Option B: Their share of Bucket 1 is on the house. The simplest version: the gear-owner doesn't pay for the campsite, because they're already contributing the equivalent in equipment. Works well for one or two-night trips with one obvious gear-owner.
Either approach works. The thing that doesn't work is pretending the gear is free.

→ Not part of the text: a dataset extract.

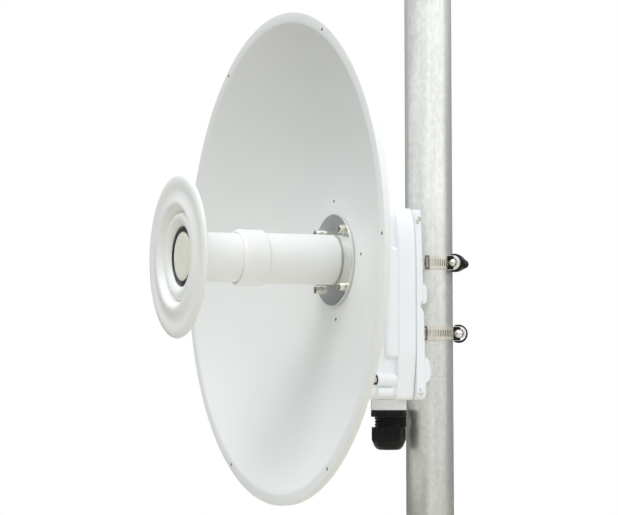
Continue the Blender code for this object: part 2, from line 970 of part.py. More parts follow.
# The arch over a strap's screw: outward is its own +X, across the strap its own +Y.
def arch_outline(radius, foot):
    return [(foot, -radius)] + arc((0, 0), (radius, radius), -math.pi / 2, math.pi / 2, 14) + [(foot, radius)]


def arch_mesh(name):
    foot = -SCREW_REACH + POLE_RADIUS * 0.7
    inner = ARCH_RADIUS - ARCH_WALL
    outline = arch_outline(ARCH_RADIUS, foot) + arch_outline(inner, foot)[::-1]
    return smooth(plate_mesh(name, [outline], ARCH_FAR - ARCH_NEAR))


def strap_fastener(tag, height, angle, hug):
    out = (math.cos(angle), math.sin(angle))
    along = (-math.sin(angle), math.cos(angle))

    def at(reach, distance):
        return (
            reach * out[0] + distance * along[0],
            reach * out[1] + distance * along[1],
            height,
        )

    arch_lie = (math.pi / 2, 0, angle)
    arch = part(
        f"strap_housing_{tag}",
        arch_mesh(f"strap_housing_{tag}"),
        bright_steel,
        at(SCREW_REACH, (ARCH_NEAR + ARCH_FAR) / 2),
        arch_lie,
        head,
    )
    clear = cutter(
        f"pole_clear_{tag}",
        cylinder_mesh("pole_clear", POLE_RADIUS + GAP, 0.030, 64),
        (0, 0, height),
        parent=head,
    )
    cut(arch, clear)

    # Heights on these two profiles run back along the screw's axis towards its near end
    near, far = -ARCH_NEAR + 0.0012, 0.0100
    turned(
        f"strap_screw_{tag}",
        [
            (0.0, near - 0.0016),
            (0.0016, near - 0.0016),
            (0.0016, near),
            (SHANK_RADIUS + 0.0006, near),
            (SHANK_RADIUS + 0.0010, near - 0.0010),
            (SCREW_RADIUS, near - 0.0024),
            (SCREW_RADIUS, -ARCH_FAR + 0.0004),
            (SHANK_RADIUS, -ARCH_FAR),
            (SHANK_RADIUS, -far),
            (0.0, -far),
        ],
        bright_steel,
        steps=16,
        location=at(SCREW_REACH, 0),
        rotation=arch_lie,
        parent=head,
    )
    skirt = -ARCH_FAR - GAP
    knob = turned(
        f"strap_knob_{tag}",
        [
            (0.0, -far - GAP),
            (SHANK_RADIUS + GAP, -far - GAP),
            (SHANK_RADIUS + GAP, skirt),
            (KNOB_RADIUS - 0.0006, skirt),
            (KNOB_RADIUS, skirt - 0.0006),
            (KNOB_RADIUS - 0.0002, skirt - 0.0028),
            (0.0086, -0.0040),
            (0.0079, -0.0068),
            (0.0066, -0.0100),
            (0.0055, -0.0140),
            (0.0051, -0.0200),
            (0.0046, -0.0240),
            (0.0030, -0.0262),
            (0.0, -0.0268),
        ],
        black_plastic,
        steps=24,
        location=at(SCREW_REACH, 0),
        rotation=arch_lie,
        parent=head,
    )
    cut(knob, hug)


def straps():
    path, leave, grip = strap_path()
    loops = [offset_loop(path, STRAP_SHEET / 2), offset_loop(path, -STRAP_SHEET / 2)]
    for tag, height in STRAP_HEIGHTS.items():
        mesh = smooth(plate_mesh(f"strap_band_{tag}", loops, STRAP_WIDTH))
        part(f"strap_band_{tag}", mesh, bright_steel, (0, 0, height), parent=head)
        hug = cutter(
            f"band_space_{tag}",
            cylinder_mesh("band_space", POLE_RADIUS + STRAP_SHEET + 3 * GAP, 0.030, 64),
            (0, 0, height),
            parent=head,
        )
        strap_fastener(tag, height, STRAP_ANGLES[tag], hug)

        # A dark frame clipped on the band's straight run, with the band showing in its window
        width = STRAP_WIDTH + 0.0004
        frame = [
            rounded_outline(KEEPER_LENGTH / 2, -width / 2, width / 2, (0.0005, 0.0005), (0.0005, 0.0005), 1),
            rounded_outline(0.0008, -0.0040, 0.0040, (0.0003, 0.0003), (0.0003, 0.0003), 1),
        ]
        outward = grip + STRAP_SHEET / 2 + GAP + 0.0005
        spot = (
            outward * math.cos(leave) + KEEPER_AT * math.sin(leave),
            outward * math.sin(leave) - KEEPER_AT * math.cos(leave),
            height,
        )
        part(
            f"strap_keeper_{tag}",
            plate_mesh(f"strap_keeper_{tag}", frame, 0.0010),
            black_rubber,
            spot,
            (math.pi / 2, 0, leave + math.pi / 2),
            head,
        )


def build():
    mast()
    reflector()
    hub()
    feed()
    housing_body()
    housing_seal()
    housing_screws(housing_lid())
    gland()
    straps()


build()
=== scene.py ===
# Looks of the microwave dish antenna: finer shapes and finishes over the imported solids.
# Metres, +Z up, the dish looks along -Y, the mast stands on the origin.
import math

import bmesh
import bpy
from mathutils import Matrix, Vector


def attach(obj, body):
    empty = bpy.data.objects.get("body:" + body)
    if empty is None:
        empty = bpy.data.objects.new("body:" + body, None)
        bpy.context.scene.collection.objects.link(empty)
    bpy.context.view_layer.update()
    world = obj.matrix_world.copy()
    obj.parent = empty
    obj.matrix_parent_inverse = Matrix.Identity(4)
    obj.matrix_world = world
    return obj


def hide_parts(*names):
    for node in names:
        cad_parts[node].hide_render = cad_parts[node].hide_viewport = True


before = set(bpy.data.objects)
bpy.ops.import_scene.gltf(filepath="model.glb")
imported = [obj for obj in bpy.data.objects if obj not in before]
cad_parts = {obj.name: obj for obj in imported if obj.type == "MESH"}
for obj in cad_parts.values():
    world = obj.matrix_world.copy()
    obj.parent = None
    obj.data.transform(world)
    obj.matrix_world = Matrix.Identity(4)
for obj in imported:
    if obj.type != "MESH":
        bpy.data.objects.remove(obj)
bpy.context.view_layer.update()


def moved(x, y, z):
    return Matrix.Translation((x, y, z))


def spun(angle, axis="Z"):
    return Matrix.Rotation(angle, 4, axis)


# Corners of a profile, given in millimetres
def mm(*corners):
    return [tuple(value / 1000 for value in corner) for corner in corners]


quarter = math.pi / 2
fullTurn = math.tau
axisHeight = 0.650  # the dish's axis above the foot
rimDepth = -0.1784  # the rim's plane
hubDepth = -0.1105  # the hub's face
feedDroop = math.radians(0.4)  # the feed leans down about the hub's face
strapHeights = {"upper": -0.001, "lower": -0.075}
sides = {"near": 1, "far": -1}
clearance = 0.0003
spare = 0.001  # how far a cutting tool reaches past the work
facing = moved(0, 0, axisHeight) @ spun(quarter, "X")  # own X across, own Y up, own Z forward
onDish = moved(0, rimDepth, axisHeight) @ spun(quarter, "X")
onFeed = moved(0, hubDepth, axisHeight) @ spun(feedDroop, "X") @ moved(0, -hubDepth, -axisHeight) @ onDish
print("frame loaded:", len(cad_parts), "nodes")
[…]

The reason most group outdoor trips have a single de-facto organizer is because that person also owns the gear. They're carrying both the planning labor and the equipment cost. If the trip is also financially neutral or unfavorable for them, you'll eventually run out of trips because they'll stop suggesting them. Acknowledging the gear contribution is what keeps the cycle going.
A worked example
Four friends, two-night car camping trip. One of them (Maren) owns the tent, the stove, and the cooler.
Bucket 1 — shared:
- Campsite: $48 ($24/night)
- Group dinner Saturday: $52
- Stove fuel + ice + firewood + dish soap: $32
- Total shared: $132
Bucket 2 — individual: Each person buys their own breakfast and snacks. Whoever wanted the IPAs paid for them.
Bucket 3 — gear contribution: Maren brought the tent, stove, and cooler. The group agrees on Option A: a $30 gear credit.
Math:
- Without the gear credit, each of four people would owe $33 ($132 / 4).
- With the credit, Maren's share is $33 - $30 = $3. The remaining $129 is split among the other three: $43 each.
- Difference per person: the three friends pay $10 more, Maren pays $30 less. Total $30 transferred from the group to Maren in recognition of her gear contribution.
That's the conversation in numbers. It feels small. But "Maren pays $3 because she brought the gear" is a fundamentally different trip than "everyone pays $33 and Maren also hauled $1,200 of equipment for free." The first one Maren wants to repeat. The second one she quietly doesn't.
The conversation to have before the trip
Don't have this conversation after the trip. Have it before. Three sentences, sent to the group chat in the planning week:
"Cost-wise: I'll front the campsite and group dinner, you'll all Venmo me when we're back. Personal snacks and drinks are individual. Maren's bringing the tent and stove, so we're knocking $30 off her share to balance that out. Yell if anything looks weird."
That's it. The contract is signed. After the trip, the math is mechanical, the gear-owner is fairly treated, and nobody is surprised by anything.
What about the other things?
A few edge cases that come up:
- Driving. Most groups treat gas as individual unless one person is doing significant extra driving for the group (picking up someone with no car, driving everyone in one vehicle to save parking fees). If you're carpooling specifically to consolidate cars, split gas on the carpool ride; if you all happen to drive in separately, gas is individual.
- Kids. Kids generally don't get charged a full Bucket 1 share. A kid eats less, takes less space, doesn't drink the IPAs. Two kids = one adult share is a common heuristic. Adjust to fit.
- Rented gear. If someone rents a tent specifically for the trip (vs. owning one), the rental cost is shared by anyone who slept in that tent. That's a Bucket 1 cost, not a personal one.
- Things that go wrong and cost money. Lost gear, last-minute trip-saving purchases (the fuel canister you forgot, the cooler you bought because the original one cracked) — these are usually shared, even if one person bought them in the moment.
Why this matters more than it should
The cost conversation is the proxy for whether group trips are sustainable in your friend group long-term. If everyone feels fairly treated, the trip is repeatable — and the next one is faster than the last because the templates and gear-owners and cost rules are now established. If anyone walks away feeling stuck with the bill, the trip becomes the last one.
Fifteen minutes of explicit conversation in the planning week, plus one paragraph sent to the chat, eliminates almost all of this. It's the cheapest, highest-leverage planning move you can make for any group outdoor trip.